There were two interesting news stories last Thursday plus a couple of others during the week, all of which combine to tell an awkward tale about the United States government’s perception of itself and its willingness to engage in acts of preemptive aggression that most other governments would balk at. One headline article described in some detail how the United States is building up its ability to engage in cyber warfare, referred to as Cyber “Plan X,” a “new phase in the nation’s fledgling military operations in cyber space.” The article went on to explain that “cyberwarfare conjures images of smoking servers, downed electrical systems, and exploding industrial plants,” but its battlefield use would be more focused even though it is fighting in a “global domain that includes tens of billions of computers and other devices.” Near the end, the article notes that “cyberwar experts worry about unintended consequences of attacks” because “the military needs more of a brute force approach that allows it to get at a thousand targets as quickly as possible.”
But flipping through to page 10 in the same newspaper, one learned that there would be congressional hearings because “tech giants warn of threats to free and profitable Internet,” with the first paragraph reading “U.S. officials and high tech business giants have launched an assault against what they view as a massive threat to the Internet and to Silicon Valley’s bottom lines: foreign governments.” Yes indeed, after learning on page one that the United States is gearing up for cyber warfare on a scale unimaginable for any other nation, we are then told that the real threat to cyberspace consists of foreigners — most particularly the Russians, Chinese, and some Arabs.

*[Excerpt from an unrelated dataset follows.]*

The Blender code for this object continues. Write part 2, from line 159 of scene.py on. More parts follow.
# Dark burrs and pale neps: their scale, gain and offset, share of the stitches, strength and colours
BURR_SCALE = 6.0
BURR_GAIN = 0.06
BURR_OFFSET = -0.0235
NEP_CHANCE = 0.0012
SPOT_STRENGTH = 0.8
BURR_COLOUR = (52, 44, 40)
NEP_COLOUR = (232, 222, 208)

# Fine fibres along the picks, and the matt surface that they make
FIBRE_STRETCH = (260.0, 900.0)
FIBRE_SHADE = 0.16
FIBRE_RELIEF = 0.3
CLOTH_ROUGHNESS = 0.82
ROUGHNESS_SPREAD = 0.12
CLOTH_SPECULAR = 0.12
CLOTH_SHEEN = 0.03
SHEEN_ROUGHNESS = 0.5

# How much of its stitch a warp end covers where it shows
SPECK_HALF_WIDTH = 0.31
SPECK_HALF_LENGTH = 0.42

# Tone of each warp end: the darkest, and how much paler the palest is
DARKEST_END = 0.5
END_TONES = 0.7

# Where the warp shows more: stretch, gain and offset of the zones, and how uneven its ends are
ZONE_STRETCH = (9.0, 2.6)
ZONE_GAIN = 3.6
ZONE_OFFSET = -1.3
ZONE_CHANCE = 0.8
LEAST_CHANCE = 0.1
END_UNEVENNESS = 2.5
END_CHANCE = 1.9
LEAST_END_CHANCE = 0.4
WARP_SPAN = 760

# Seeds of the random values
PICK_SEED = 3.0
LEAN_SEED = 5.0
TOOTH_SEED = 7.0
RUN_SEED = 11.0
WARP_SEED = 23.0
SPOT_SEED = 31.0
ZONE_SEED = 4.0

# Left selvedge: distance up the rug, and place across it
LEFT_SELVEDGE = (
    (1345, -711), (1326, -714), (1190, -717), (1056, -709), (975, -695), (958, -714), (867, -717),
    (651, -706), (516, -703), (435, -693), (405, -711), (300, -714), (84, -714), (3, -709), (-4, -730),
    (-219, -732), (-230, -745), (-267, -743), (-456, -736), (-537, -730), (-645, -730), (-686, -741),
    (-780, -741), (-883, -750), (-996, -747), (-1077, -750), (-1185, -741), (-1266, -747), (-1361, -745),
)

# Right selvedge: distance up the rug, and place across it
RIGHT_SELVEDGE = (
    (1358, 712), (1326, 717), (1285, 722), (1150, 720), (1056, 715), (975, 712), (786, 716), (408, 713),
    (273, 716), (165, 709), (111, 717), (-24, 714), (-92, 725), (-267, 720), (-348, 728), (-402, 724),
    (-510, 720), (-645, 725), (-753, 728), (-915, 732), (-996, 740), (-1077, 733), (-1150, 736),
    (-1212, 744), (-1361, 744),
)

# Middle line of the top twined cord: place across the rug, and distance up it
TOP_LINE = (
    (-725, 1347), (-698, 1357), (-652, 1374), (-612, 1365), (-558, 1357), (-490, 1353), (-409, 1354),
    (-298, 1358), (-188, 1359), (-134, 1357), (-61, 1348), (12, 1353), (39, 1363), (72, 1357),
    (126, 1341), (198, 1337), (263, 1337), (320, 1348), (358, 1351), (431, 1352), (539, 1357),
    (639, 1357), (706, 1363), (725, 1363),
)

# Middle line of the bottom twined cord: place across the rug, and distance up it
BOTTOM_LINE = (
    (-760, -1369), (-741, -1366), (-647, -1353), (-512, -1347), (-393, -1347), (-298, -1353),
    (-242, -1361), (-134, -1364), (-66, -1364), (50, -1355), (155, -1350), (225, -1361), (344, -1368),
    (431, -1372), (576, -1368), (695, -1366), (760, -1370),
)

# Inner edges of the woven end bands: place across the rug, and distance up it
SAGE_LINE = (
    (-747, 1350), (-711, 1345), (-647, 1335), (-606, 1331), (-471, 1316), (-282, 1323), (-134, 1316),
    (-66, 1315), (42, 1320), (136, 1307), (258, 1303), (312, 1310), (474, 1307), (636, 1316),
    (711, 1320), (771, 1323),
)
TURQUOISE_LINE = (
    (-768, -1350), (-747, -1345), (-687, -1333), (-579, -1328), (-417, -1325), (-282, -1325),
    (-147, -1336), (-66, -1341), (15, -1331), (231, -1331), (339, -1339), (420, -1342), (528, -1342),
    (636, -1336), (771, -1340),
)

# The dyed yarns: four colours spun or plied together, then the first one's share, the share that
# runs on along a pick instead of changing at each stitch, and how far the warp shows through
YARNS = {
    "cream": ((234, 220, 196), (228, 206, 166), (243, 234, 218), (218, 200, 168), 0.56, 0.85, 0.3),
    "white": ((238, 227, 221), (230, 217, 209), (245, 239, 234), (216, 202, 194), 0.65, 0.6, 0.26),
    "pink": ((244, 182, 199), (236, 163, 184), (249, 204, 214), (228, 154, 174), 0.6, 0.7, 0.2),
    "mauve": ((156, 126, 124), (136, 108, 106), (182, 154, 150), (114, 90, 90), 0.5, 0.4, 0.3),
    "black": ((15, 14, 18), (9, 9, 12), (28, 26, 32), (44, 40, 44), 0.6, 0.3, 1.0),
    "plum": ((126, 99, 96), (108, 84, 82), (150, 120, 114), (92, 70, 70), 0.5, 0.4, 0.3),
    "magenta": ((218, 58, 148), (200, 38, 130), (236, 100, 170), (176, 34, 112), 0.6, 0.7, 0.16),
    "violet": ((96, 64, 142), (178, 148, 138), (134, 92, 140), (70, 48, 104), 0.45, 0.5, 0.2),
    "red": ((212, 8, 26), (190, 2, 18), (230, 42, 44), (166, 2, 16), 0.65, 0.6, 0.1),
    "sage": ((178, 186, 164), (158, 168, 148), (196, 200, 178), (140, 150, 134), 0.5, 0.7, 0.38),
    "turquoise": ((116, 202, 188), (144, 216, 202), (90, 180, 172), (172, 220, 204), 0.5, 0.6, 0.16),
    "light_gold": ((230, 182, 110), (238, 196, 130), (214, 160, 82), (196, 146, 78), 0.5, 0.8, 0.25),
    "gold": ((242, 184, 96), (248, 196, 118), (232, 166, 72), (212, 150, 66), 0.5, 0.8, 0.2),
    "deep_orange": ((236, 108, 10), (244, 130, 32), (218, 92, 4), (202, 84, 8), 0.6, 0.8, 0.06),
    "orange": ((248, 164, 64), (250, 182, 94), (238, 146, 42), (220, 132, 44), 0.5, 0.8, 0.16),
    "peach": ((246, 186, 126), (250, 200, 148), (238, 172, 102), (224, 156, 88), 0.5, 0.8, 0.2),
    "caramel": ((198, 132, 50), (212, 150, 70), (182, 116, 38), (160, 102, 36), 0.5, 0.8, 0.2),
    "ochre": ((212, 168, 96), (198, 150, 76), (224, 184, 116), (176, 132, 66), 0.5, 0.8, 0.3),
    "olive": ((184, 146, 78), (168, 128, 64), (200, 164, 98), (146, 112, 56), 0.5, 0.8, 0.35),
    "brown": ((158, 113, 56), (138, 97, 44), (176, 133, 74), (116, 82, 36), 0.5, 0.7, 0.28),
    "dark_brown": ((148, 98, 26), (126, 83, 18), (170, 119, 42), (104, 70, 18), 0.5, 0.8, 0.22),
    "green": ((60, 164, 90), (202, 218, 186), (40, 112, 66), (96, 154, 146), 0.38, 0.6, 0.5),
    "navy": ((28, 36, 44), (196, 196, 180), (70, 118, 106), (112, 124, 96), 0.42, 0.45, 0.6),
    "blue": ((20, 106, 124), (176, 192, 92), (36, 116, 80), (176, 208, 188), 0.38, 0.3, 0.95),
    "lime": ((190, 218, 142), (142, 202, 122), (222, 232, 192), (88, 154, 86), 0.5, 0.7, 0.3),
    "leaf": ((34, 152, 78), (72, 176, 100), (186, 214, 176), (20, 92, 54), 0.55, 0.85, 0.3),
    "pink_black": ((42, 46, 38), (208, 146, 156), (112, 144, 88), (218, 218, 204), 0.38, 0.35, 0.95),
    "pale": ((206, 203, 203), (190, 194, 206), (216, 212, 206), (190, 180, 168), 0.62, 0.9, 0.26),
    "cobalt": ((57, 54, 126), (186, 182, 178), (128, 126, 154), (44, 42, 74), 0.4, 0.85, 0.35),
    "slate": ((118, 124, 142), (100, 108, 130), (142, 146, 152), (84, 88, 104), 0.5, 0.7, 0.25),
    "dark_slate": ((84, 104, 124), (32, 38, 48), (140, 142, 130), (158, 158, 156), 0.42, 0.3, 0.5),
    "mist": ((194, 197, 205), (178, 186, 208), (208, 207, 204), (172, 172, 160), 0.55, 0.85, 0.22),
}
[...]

It seems that they want to have more say in how the Internet is organized and regulated, possibly through the United Nations or international communications agreements, because “the Internet has been heavily influenced by U.S. firms and American academics, who set the standards.”
And if you think that there is no connection between Google’s concerns over its “bottom line” and the Pentagon, the Department of Defense defines cyberspace as the “domain characterized by the use of electronics and the electromagnetic spectrum to store, modify, and exchange data via network systems and associated physical infrastructures.” That definition includes the Internet and all associated electronic communications as well as the companies that are involved in the telecommunications business.

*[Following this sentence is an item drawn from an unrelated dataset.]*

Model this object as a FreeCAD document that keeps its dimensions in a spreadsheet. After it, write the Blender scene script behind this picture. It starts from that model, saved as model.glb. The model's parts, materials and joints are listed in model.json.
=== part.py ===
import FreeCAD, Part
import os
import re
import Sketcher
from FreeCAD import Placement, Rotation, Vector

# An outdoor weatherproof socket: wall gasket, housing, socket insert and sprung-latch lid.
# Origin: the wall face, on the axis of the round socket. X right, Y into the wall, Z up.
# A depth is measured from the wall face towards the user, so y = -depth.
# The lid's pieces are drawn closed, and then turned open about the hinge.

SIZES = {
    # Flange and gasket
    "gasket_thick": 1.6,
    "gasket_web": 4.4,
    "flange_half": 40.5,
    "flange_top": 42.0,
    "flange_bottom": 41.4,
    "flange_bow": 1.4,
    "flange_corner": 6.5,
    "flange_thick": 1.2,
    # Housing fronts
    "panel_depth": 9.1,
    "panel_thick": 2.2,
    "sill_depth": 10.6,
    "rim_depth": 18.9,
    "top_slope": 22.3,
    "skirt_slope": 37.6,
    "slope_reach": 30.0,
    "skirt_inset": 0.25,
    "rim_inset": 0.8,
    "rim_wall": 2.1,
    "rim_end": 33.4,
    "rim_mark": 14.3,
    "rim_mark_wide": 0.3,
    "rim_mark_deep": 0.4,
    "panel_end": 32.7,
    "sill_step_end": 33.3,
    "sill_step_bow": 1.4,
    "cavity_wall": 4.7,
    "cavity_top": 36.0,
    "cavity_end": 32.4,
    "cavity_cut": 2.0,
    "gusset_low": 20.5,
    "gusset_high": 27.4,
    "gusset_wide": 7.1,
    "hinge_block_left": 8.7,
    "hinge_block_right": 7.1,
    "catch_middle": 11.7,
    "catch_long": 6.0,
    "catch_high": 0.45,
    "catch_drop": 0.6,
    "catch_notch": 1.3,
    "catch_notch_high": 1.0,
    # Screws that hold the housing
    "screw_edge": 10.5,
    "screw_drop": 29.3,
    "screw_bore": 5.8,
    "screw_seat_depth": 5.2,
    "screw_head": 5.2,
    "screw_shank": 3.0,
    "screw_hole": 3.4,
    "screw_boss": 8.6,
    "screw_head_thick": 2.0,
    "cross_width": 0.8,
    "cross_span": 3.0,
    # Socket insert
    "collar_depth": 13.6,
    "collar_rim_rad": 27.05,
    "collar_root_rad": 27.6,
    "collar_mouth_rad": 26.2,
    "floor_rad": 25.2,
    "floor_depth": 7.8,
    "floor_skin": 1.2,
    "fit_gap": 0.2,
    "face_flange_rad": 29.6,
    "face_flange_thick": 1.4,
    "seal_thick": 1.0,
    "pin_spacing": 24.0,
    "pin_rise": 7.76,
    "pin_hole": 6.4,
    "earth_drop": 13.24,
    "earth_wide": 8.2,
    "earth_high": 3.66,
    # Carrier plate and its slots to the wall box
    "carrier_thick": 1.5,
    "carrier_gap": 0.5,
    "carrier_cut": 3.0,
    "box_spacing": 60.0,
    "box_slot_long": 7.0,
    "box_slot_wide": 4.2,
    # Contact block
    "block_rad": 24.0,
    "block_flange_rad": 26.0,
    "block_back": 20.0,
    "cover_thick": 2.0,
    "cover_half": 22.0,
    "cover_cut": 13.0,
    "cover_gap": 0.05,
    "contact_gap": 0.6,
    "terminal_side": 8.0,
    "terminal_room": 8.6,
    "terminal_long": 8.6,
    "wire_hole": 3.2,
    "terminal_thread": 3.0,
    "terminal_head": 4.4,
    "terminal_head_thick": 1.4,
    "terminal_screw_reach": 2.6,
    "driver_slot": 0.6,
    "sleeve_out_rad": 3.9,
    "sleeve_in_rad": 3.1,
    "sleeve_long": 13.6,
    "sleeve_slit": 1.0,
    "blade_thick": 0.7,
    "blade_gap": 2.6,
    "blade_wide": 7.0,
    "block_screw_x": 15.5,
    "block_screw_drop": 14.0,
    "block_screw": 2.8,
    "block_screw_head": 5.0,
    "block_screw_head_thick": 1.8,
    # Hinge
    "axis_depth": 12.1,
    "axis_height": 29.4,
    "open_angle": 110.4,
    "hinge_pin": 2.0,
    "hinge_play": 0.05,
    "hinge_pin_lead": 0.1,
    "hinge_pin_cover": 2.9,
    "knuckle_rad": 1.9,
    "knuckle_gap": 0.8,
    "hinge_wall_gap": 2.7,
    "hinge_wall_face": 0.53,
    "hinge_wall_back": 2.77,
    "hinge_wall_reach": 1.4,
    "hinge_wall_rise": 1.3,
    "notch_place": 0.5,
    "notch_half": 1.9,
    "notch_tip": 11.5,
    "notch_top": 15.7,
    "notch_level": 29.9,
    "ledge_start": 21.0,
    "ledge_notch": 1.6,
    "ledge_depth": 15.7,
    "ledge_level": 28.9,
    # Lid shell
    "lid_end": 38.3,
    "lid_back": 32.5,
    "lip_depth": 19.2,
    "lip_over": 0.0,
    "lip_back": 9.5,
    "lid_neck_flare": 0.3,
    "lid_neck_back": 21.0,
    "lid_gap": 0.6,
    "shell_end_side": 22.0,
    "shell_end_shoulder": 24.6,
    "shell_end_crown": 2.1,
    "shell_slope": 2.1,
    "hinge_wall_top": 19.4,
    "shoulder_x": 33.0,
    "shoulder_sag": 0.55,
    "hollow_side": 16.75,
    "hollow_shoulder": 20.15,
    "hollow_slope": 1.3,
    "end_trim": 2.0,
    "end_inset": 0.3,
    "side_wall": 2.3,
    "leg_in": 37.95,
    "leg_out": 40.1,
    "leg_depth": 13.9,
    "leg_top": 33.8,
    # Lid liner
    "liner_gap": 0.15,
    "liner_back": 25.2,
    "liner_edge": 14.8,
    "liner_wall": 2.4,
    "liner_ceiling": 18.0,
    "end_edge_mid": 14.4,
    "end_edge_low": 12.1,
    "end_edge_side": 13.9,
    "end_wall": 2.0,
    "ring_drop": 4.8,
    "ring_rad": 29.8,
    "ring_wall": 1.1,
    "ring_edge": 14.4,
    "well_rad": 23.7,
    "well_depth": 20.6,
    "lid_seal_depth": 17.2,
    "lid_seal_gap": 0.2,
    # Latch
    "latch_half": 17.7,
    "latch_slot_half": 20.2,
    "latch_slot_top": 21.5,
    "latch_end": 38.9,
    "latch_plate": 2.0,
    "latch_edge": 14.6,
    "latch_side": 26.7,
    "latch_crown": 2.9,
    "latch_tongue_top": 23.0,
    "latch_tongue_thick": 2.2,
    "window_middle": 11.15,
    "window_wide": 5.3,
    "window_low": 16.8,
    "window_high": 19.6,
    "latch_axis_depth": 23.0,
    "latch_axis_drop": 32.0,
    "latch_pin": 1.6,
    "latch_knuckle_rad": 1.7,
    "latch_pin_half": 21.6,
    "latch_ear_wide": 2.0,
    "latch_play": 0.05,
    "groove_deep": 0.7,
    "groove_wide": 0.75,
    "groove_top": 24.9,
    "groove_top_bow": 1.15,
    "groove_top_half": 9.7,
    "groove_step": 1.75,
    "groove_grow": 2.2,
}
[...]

The United States long sought to control the Internet and cyberspace, but the arguments pro and con eventually became moot when, on March 16, 2012, President Obama issued an executive order, “National Defense Resources Preparedness,” which gives him the authority to take control of any national resource if there is a state of emergency as defined by the president himself. The Internet, as part of the country’s communications infrastructure, is most definitely regarded as a national resource. The emergency decisions made by the president are not subject to judicial review, meaning that the executive both defines the problem and dictates the solution. After he has done so, he cannot be challenged by the courts. Based on recent developments and anticipating what might be around the corner, just how long do you think it would take for Obama to shut down the Internet on the grounds that “terrorists” might be using it to communicate?
And there are persistent reports that the United States has also been working to develop an Internet kill switch, though the expression itself has not appeared in any actual or proposed legislation. The Protecting Cyberspace Act of 2010, which never made it out of Congress, was touted as a defensive measure that would only be used if the system were under attack and could not otherwise be protected. But the involvement of sponsor Sen. Joe Lieberman, who favors restrictions on civil liberties in support of the so-called war on terror, suggested otherwise.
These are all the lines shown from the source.